The agreement provided that the seller give her a 25 percent ($300) credit towards the purchase price for each rent payment made. Sharon put up just $500 as a security deposit that would be credited toward the purchase price when she exercised her option to purchase. After 18 months, the property had appreciated $17,000 in value to $179,000. In addition, Sharon’s “equity” had increased $5,400 because of the $300 per month rent credit. Thus, Sharon’s equity position was almost $23,000:

$162,000 Option price – 5,400 Rent credit – 5,500 Security deposit $156,100 “Strike price” $179,000 Market value –156,100 Strike price $ 22,900 “Equity”

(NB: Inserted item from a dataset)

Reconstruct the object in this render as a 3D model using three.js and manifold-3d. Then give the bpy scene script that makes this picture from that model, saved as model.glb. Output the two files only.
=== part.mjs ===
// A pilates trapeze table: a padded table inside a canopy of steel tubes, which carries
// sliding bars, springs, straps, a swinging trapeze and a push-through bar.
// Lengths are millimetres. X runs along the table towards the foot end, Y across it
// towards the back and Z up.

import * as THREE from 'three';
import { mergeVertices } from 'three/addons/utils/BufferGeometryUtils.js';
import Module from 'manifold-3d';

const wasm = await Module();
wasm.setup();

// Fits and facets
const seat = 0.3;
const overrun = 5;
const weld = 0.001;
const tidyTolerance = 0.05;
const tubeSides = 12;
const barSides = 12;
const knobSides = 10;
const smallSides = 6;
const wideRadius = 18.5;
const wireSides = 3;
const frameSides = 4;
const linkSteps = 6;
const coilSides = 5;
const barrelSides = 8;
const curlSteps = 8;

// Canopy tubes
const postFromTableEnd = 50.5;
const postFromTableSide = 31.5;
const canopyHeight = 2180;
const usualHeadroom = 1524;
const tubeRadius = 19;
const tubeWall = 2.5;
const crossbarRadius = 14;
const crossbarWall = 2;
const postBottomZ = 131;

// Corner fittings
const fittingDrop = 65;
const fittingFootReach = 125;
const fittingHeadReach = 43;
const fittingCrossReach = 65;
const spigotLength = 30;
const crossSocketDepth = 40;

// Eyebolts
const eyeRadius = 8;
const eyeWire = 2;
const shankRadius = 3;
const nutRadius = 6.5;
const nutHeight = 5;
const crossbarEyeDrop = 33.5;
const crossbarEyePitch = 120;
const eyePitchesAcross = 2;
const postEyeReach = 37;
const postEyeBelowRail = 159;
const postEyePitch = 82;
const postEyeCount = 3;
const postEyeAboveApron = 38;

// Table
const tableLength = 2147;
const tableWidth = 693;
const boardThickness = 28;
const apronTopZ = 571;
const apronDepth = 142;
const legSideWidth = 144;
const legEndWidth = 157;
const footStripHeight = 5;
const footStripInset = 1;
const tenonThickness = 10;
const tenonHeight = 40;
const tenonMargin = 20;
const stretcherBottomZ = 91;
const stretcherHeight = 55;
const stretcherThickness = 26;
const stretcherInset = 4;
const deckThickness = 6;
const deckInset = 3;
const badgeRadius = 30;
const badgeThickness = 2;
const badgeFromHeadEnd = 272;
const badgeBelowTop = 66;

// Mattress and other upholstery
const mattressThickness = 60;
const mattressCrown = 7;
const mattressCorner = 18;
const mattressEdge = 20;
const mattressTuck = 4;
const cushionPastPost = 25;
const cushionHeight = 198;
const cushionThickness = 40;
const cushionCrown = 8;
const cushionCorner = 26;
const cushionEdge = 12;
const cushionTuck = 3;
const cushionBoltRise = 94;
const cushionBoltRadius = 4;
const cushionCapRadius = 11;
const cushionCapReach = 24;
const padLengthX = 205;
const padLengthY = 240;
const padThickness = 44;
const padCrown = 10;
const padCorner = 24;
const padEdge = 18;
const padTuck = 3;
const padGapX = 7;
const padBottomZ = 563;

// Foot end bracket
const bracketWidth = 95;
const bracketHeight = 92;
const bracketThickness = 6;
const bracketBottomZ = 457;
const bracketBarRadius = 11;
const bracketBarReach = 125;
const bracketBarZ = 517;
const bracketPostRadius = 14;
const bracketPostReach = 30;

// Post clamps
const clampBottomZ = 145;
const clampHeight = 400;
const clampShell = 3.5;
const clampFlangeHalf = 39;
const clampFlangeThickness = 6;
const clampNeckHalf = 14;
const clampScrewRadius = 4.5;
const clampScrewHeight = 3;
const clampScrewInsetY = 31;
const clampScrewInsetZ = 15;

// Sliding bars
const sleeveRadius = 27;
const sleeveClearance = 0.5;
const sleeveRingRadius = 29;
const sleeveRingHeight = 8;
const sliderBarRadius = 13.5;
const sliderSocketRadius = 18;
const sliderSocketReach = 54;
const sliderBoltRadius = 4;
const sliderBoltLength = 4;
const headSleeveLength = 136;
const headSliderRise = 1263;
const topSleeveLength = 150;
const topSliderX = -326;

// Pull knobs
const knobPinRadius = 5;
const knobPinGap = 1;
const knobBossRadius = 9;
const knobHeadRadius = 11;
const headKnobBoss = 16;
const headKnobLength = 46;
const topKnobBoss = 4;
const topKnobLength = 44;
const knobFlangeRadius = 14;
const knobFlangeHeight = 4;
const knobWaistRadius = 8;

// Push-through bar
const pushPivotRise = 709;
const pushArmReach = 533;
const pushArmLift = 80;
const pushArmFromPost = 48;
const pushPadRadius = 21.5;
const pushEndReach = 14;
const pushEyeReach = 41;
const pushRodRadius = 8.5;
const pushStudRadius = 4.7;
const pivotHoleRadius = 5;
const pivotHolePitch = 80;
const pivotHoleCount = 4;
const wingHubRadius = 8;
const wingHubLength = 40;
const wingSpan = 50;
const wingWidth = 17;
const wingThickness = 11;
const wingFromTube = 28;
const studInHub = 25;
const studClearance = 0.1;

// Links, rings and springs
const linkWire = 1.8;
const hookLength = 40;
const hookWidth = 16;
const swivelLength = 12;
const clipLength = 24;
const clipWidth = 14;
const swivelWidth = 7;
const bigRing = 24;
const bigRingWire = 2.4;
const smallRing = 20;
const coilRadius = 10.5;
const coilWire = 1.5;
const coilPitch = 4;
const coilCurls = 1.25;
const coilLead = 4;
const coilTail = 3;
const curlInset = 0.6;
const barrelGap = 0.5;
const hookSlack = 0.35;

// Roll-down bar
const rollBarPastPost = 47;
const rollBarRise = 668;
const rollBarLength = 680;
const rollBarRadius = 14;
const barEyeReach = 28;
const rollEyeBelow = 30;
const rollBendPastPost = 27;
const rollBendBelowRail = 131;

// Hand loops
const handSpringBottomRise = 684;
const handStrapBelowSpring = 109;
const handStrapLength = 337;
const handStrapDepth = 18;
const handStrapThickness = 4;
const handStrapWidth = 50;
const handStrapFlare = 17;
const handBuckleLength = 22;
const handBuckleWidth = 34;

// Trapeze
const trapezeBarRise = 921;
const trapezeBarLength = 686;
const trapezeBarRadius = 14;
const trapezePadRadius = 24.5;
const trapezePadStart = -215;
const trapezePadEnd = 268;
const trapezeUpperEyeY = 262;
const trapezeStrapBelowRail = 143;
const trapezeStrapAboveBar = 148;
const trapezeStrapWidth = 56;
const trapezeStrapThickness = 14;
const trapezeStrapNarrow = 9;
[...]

Sharon exercised her option to purchase the property and sold it to a third party, pocketing the cash difference. A few points are worth noting here: First, had Sharon purchased the home 18 months earlier, she would have been required by the lender to put up several thousand dollars for a down payment and loan costs. Because Sharon intended to live in the property for just a few years, she maximized her profit by using a lease option to control the property for 18 months, rather than a mortgage loan. Second, Sharon’s risk is limited to her $500 investment. If Sharon had bought the property with conventional financing and property values had declined over the 18-month period, Sharon would have been stuck with the property. As you can see, using options to lever age real estate is an effective alternative to bank financing when future real estate values are uncertain.